Three years ago, I paid a visit to Lamb’s Knoll Summit in Maryland (as detailed on this very blog). At that time, I went up the Appalachian Trail to the summit with a handheld to test my VX8GR handheld and a 70cm hand-held yagi. I verified that I could hit the VWS 2 meter and 70 cm repeaters in Virginia even with the Comet SRH320A antenna, a short whip. I also checked out possible operating positions and access paths with the intent of returning at some point for a SOTA activation. I also verified that from the summit I had good cellular connectivity and could hit a bunch of APRS digipeaters. Today I returned with my FT817 and activated the peak, W3/WE-007.
The peak has been activated thirteen times, so not new to SOTA, but it is my first time activating it. Last time I came, the trail was muddy and it took quite a while to climb the winding trail. This time, since I was lugging my QRP gear, I went up the access road. As described by W3AAX, I went to the top of the road and around a gate on the left fork, continuing upward on a paved but apparently infrequently used road which leads to a large antenna installation at the very summit. A fence surrounds the installation, which consists of several outbuildings (of one of which is literally a port-a-john) and a large tower with microwave dishes and vertical antennas. Just beyond that enclosure, the path ends.

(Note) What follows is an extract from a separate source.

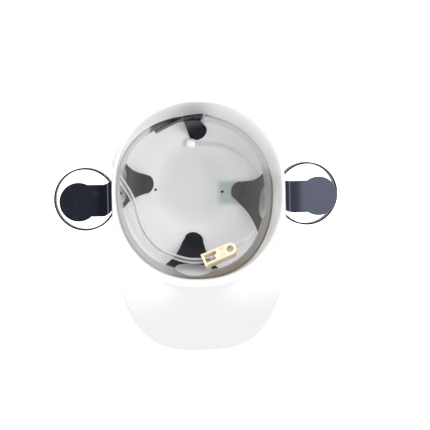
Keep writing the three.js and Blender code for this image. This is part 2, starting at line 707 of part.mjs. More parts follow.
function holderBody(holder) {
  const { side } = holder;
  const turn = new THREE.Matrix4().makeRotationY(side * LEAN);
  const place = (geometry, x, z) => geometry.applyMatrix4(turn).translate(side * x, HOLDER_Y, z);
  const lathe = (profile, sides) => {
    const points = profile.map(([x, y]) => new THREE.Vector2(x, y));
    return new THREE.LatheGeometry(points, sides).rotateX(PI / 2);
  };
  const bore = CAN_RING_BORE / 2;
  const high = CAN_RING_HEIGHT / 2;
  const ringProfile = [
    [bore, -high],
    [RING_RADIUS, -high],
    [RING_RADIUS, high],
    [bore, high],
    [bore, -high],
  ];
  const discRadius = CAN_DISC_DIAMETER / 2;
  const discProfile = [
    [0, -CAN_DISC_THICKNESS],
    [discRadius, -CAN_DISC_THICKNESS],
    [discRadius, -CAN_DISC_CHAMFER],
    [discRadius - CAN_DISC_CHAMFER, 0],
    [0, 0],
  ];
  const ring = place(lathe(ringProfile, RING_SIDES), RING_X, CAN_RING_LEVEL);
  const disc = place(lathe(discProfile, DISC_SIDES), DISC_X, CAN_DISC_LEVEL);
  const strap = sheetBody(strapRows(holder), STRAP_THICKNESS);
  const pegs = pegEnds(holder).map(({ outside, inside }) => bar(outside, inside, PEG_DIAMETER / 2, 10));
  return toGeometry(joined([strap, ring, disc, ...pegs]));
}

// Holes of the shell: the pegs of the holders and the tube

function shellHoles() {
  const holes = [];
  for (const holder of [LEFT_HOLDER, RIGHT_HOLDER]) {
    for (const { beyond, inside } of pegEnds(holder)) {
      holes.push(bar(beyond, inside, PEG_DIAMETER / 2 + GAP, 10));
    }
  }
  const [before, through, after] = TUBE_ROUTE.slice(3, 6).map(([x, y, z]) => v3(x, y, z));
  const radius = TUBE_DIAMETER / 2 + 1;
  const overrun = 3;
  const ahead = through.clone().sub(before).setLength(overrun);
  const behind = through.clone().sub(after).setLength(overrun);
  holes.push(bar(before, through.clone().add(ahead), radius, 14));
  holes.push(bar(through.clone().add(behind), after, radius, 14));
  return holes;
}

// The assembly

const group = new THREE.Group();

function piece(name, geometry, look) {
  const mesh = new THREE.Mesh(geometry, new THREE.MeshStandardMaterial(look));
  mesh.name = name;
  group.add(mesh);
}

piece('shell', toGeometry(without(toSolid(shellBody()), shellHoles())), { color: 0xf0f1f4, roughness: 0.25 });
piece('headband', headbandBody(), { color: 0x26272c, roughness: 0.3 });
piece('can_holder_left', holderBody(LEFT_HOLDER), { color: 0x232634, roughness: 0.35 });
piece('can_holder_right', holderBody(RIGHT_HOLDER), { color: 0x232634, roughness: 0.35 });
piece('drinking_tube', tubeBody(), { color: 0xdfe3e6, roughness: 0.1 });
piece('mouthpiece', mouthpieceBody(), { color: 0xf7f7f5, roughness: 0.3 });
piece('tube_clamp', clampBody(), { color: 0xf3d3a3, roughness: 0.45 });

export default group;
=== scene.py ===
# %% [markdown]
# # A drinking hat, lying on its crown
# A white hard hat shell holds a black headband, a navy can holder on each side and a clear
# hose with a clamp and a mouthpiece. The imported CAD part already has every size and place.
# This lesson models each piece again with finer curves and gives it the finish of its
# plastic. The CAD frame is loaded first, because each new piece has to lie where its solid
# lies.

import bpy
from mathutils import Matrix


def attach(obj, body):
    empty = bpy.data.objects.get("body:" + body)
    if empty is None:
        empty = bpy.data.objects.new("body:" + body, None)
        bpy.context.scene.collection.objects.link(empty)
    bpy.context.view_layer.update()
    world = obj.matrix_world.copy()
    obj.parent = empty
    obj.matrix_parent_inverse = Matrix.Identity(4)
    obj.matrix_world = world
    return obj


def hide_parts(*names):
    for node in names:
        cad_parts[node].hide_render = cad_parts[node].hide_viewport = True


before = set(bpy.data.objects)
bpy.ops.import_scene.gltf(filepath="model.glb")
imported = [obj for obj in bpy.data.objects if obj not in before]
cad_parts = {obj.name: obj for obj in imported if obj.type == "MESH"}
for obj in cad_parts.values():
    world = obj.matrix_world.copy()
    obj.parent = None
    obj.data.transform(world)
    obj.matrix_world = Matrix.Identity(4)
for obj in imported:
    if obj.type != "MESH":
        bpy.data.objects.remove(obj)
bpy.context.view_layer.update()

# %% Modules, units and objects
from math import asin, atan2, cos, hypot, pi, radians, sin, sqrt, tan

import bmesh
import bpy
from mathutils import Matrix, Vector

MM = 0.001


def added(name, data):
    """A new object in the scene."""
    thing = bpy.data.objects.new(name, data)
    bpy.context.collection.objects.link(thing)
    return thing


# %% [markdown]
# ## The camera
# The picture is taken from almost straight above, so the hat's hollow faces the viewer. The
# camera stands far away, a little to the left of the hat and behind it, with a long lens.

# %% Place the camera
CAMERA_LEFT = radians(3.2)
CAMERA_REAR = radians(3.5)
CAMERA_TURN = radians(1.35)
CAMERA_DISTANCE = 10.0
PICTURE_WIDTH = 0.4816
LOOKED_AT = Vector((0.0178, -0.0273, 0.118))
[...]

I could tell from a GoogleMap that the left spur that winds behind the fence is only about 75 meters from the Appalachian Trail, just to the South and there is a side trail (perhaps a deer trail?) that connects the two. I followed that to the Appalachian Trail and looked for a clearing that would give me a shot at line of sight to DC and VA. In summer, though, the foliage is dense and no clear shot exists from the summit. Nonetheless, I was able to check in with VWS members AF4PD, W2WCM/M and W3HXF over both repeaters. To be valid contacts for SOTA purposes, however, QSOs need to be direct, so I tried calling on 146.520 — no luck, even after spotting myself using my cell phone to update sotawatch.
HF yielded better results: 13 contacts on 20 meters (including one summit-to-summit QSO) and 5 more on 40m. I tried SSB on 20 meters, but got no responses. I’ve never had good luck with QRP phone, so I didn’t have high hopes. I gave 10 meters a shot on CW and saw that I was being picked up by the reverse beacon network in Brazil, but did not hear any replies.
Equipment this time consisted of an FT817, a meter of BNC-terminated coax, and the trail-ready LNR 40/20/10 end-fed dipole. I ran 5W for the whole session, powered by a 5Ah lead acid battery — about as much as I wanted to lug 2 miles up a hill on a hot day.